Chavan spoke to his grandfather last on September 19, promising to try and take a quick break around the month-end. “He told me he’s not certain if he will get leave but that if he could he would come before September 30,” said Sonawane.
Friends of the two brothers in Borvihir, where the grandparents shifted after Sonawane retired from the education department of the zilla parishad, say they came to know that Chandu was missing the day before. “Bhushan called and said he’d received a call from superiors that Chandu was missing,” said Dipak Patil, 25, from Mohadi, quickly correcting himself after referring to his friend in the past tense.
“Both villages are in shock. Chandu is as much a Mohadi boy as a Borvihir boy. We are Bhushan’s batchmates but Chandu meets us whenever he’s here. He’s like our little brother, too,” said Patil.
Chandu completed his Class XII, opting for the Science stream, from the local SMPR Vidyalaya in Borvihir. An athlete for many years, he recently improved on his own local record of 1,500 metres in 5 minutes and 20 seconds, said friends.
“He is a boxer, too, in his paltan and had won at a few tournaments,” said Nitin Patil, who was recruited in the Army in 2004 and is home on vacation for two months from the Electronics and Mechanical Engineers (EME) corps.
“I met him during recruitment and we kept in touch.
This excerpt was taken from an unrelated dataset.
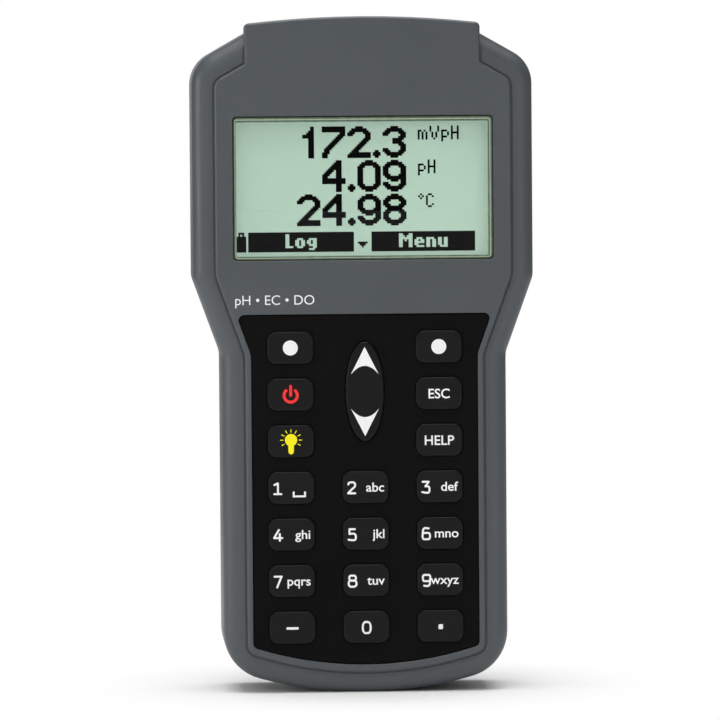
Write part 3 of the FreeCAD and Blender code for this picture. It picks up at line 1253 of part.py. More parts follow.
def usb_cap():
    """Return the rubber cap: oval pad, plug, half the tether and a bead on the axis that it bends about."""
    centre = (USB_X, POCKET_Y)
    pad = column(centre, CAP_HALF_X, CAP_HALF_Y, CAP_HALF_Y - SEAT_GAP, (CAP_Z, CAP_Z + CAP_THICK))
    pad = pad.makeFillet(CAP_EDGE_ROUND, edges_at_z(pad, CAP_Z + CAP_THICK))
    plug = column(centre, USB_MOUTH_HALF_X - CAP_PLUG_GAP, USB_MOUTH_HALF_Y - CAP_PLUG_GAP,
                  USB_MOUTH_HALF_Y - CAP_PLUG_GAP - SEAT_GAP, (PLATE_TOP_Z - CAP_PLUG_DEPTH, CAP_Z))
    strap = block((USB_X, CAP_HINGE_X), (POCKET_Y - CAP_STRAP_HALF_Y, POCKET_Y + CAP_STRAP_HALF_Y),
                  (CAP_Z, CAP_HINGE_Z))
    start = Vector(CAP_HINGE_X, POCKET_Y - CAP_STRAP_HALF_Y, CAP_HINGE_Z)
    bead = Part.makeCylinder(CAP_BEAD_RADIUS, 2 * CAP_STRAP_HALF_Y, start, Vector(0, 1, 0))
    return join(pad, [plug, strap, bead])


def usb_cap_anchor():
    """Return the fixed half of the tether, with the pin that is pressed into the connector panel."""
    centre = (anchor_x(), POCKET_Y)
    button = rod_z(centre, CAP_STRAP_HALF_Y, (PLATE_TOP_Z, CAP_HINGE_Z))
    tab = block((CAP_HINGE_X + CAP_HINGE_GAP, anchor_x()),
                (POCKET_Y - CAP_STRAP_HALF_Y, POCKET_Y + CAP_STRAP_HALF_Y), (CAP_Z, CAP_HINGE_Z))
    pin = rod_z(centre, ANCHOR_PIN_RADIUS, (PLATE_Z - CONTACT_THICK, PLATE_TOP_Z))
    return join(button, [tab, pin])


def build_all():
    """Return every node's shape by name."""
    shapes = {
        "front_casing": front_casing(),
        "rear_casing": rear_casing(),
        "casing_gasket": casing_gasket(),
        "display_window": display_window(),
        "window_gasket": window_gasket(),
        "lcd_frame": lcd_frame(),
        "lcd_glass": lcd_glass(),
        "lcd_backlight": lcd_backlight(),
        "lcd_contact_strips": lcd_contact_strips(),
        "lcd_board": lcd_board(),
        "keypad_panel": keypad_panel(),
        "arrow_rocker": arrow_rocker(),
        "key_mat": key_mat(),
        "snap_domes": snap_domes(),
        "main_board": main_board(),
        "board_components": board_components(),
        "buzzer": buzzer(),
        "battery_cells": battery_cells(),
        "battery_contacts": battery_contacts(),
        "battery_springs": battery_springs(),
        "battery_cover": battery_cover(),
        "battery_cover_gasket": battery_cover_gasket(),
        "battery_cover_screws": battery_cover_screws(),
        "battery_cover_inserts": battery_cover_inserts(),
        "casing_screws": casing_screws(),
        "connector_panel": connector_panel(),
        "connector_seal": connector_seal(),
        "probe_socket_shell": probe_socket_shell(),
        "probe_socket_insert": probe_socket_insert(),
        "probe_socket_pins": probe_socket_pins(),
        "probe_socket_nut": probe_socket_nut(),
        "probe_socket_seal": probe_socket_seal(),
        "usb_socket_shell": usb_socket_shell(),
        "usb_socket_tongue": usb_socket_tongue(),
        "socket_board": socket_board(),
        "usb_cap": usb_cap(),
        "usb_cap_anchor": usb_cap_anchor(),
    }
    for name in KEY_PLACES:
        shapes[name] = key(name)
    return shapes


def main():
    """Write one STEP file for every node."""
    os.makedirs("parts", exist_ok=True)
    for name, shape in build_all().items():
        shape.exportStep(os.path.join("parts", name + ".step"))
        print(name, "solids", len(shape.Solids), "valid", shape.isValid(), "volume", round(shape.Volume, 2))


main()
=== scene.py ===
"""Looks of a handheld water quality meter: finishes, legends, display picture and studio round its frame.

Sizes are in millimetres in the row frame: X to the right, Y from the front to the back, Z up. They are turned
into metres where a mesh is made. Depths and scales of a finish's pattern are in metres.
"""

import json
import logging
import math
from dataclasses import dataclass, field
from enum import Enum
from typing import Sequence, Union

import bpy
import numpy as np
from mathutils import Matrix, Vector

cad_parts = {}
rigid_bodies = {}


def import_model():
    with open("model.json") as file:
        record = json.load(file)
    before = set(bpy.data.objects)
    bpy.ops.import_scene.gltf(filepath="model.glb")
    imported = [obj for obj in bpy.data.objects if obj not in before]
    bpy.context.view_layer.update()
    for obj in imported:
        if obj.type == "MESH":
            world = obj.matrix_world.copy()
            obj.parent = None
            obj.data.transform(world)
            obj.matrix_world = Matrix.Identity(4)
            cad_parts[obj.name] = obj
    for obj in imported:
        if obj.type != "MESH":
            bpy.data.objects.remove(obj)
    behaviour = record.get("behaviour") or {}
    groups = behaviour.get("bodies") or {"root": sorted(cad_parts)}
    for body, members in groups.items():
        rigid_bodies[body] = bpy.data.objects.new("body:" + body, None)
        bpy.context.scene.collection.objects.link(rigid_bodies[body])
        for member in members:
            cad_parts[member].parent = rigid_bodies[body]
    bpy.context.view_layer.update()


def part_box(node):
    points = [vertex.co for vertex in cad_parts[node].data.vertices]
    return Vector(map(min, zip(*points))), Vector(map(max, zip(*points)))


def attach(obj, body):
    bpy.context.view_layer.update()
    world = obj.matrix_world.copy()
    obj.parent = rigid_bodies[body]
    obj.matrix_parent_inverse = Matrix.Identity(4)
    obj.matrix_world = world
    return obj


LOG = logging.getLogger("meter")
MM = 0.001

Colour = tuple[float, float, float, float]
Box = tuple[np.ndarray, np.ndarray]
Path = tuple[tuple[float, float], ...]
Socket = bpy.types.NodeSocket
Feed = Union[Socket, tuple[float, ...], float]


def ink(red: int, green: int, blue: int) -> Colour:
    """Turn a screen colour of 0 to 255 into the linear colour that shaders take.

    Args:
        red, green, blue: the colour as a picture of it shows it.

    Returns:
        The linear colour with full alpha.
    """
    parts = np.array([red, green, blue]) / 255
    low = parts / 12.92
    high = ((parts + 0.055) / 1.055) ** 2.4
    return (*np.where(parts <= 0.04045, low, high).tolist(), 1.0)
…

He is a complete one-man show. Even during a break in his village, he goes on a run at 4 am, alone,” said Nitin.
Other youths in Borvihir and Mohadi said that every time Chavan was home, he’d tell them to work hard and get into the Army. “He was very specific that he wanted to be in the Army, not Navy or Air Force,” said Sandip Patil from Mohadi.
Chavan’s grandfather, meanwhile, says the family had been hoping to get him married next year. A prospective bride’s relatives had even come to visit the last time Chavan was here a few months ago, he said.
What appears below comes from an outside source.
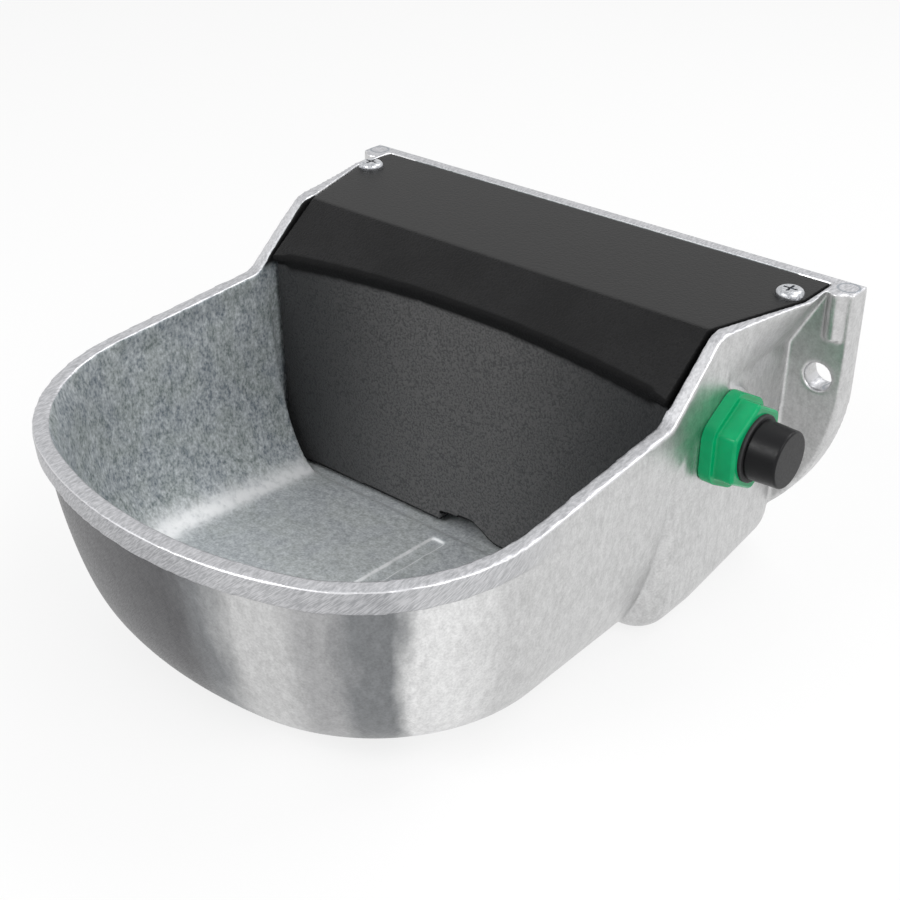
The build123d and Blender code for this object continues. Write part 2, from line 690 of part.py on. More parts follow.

Around 7.40 pm, Lilabai’s body was brought into Borvihir, accompanied by local politicians and Bhushan, who broke down on seeing his grandfather and friends.
In the village of about 7,000 people, families kept their porch LED lights on for the large crowd to see in the dark. Groups of villagers spoke in hushed whispers, discussing the “war” along the LoC and Lilabai’s demise.
Chavan’s paternal uncles Madhukar and Dinkar Patil as well as other relatives also gathered in Borvihir. “We hope the government will do something to bring him back soon,” said Madhukar, who retired from the State Reserve Police Force.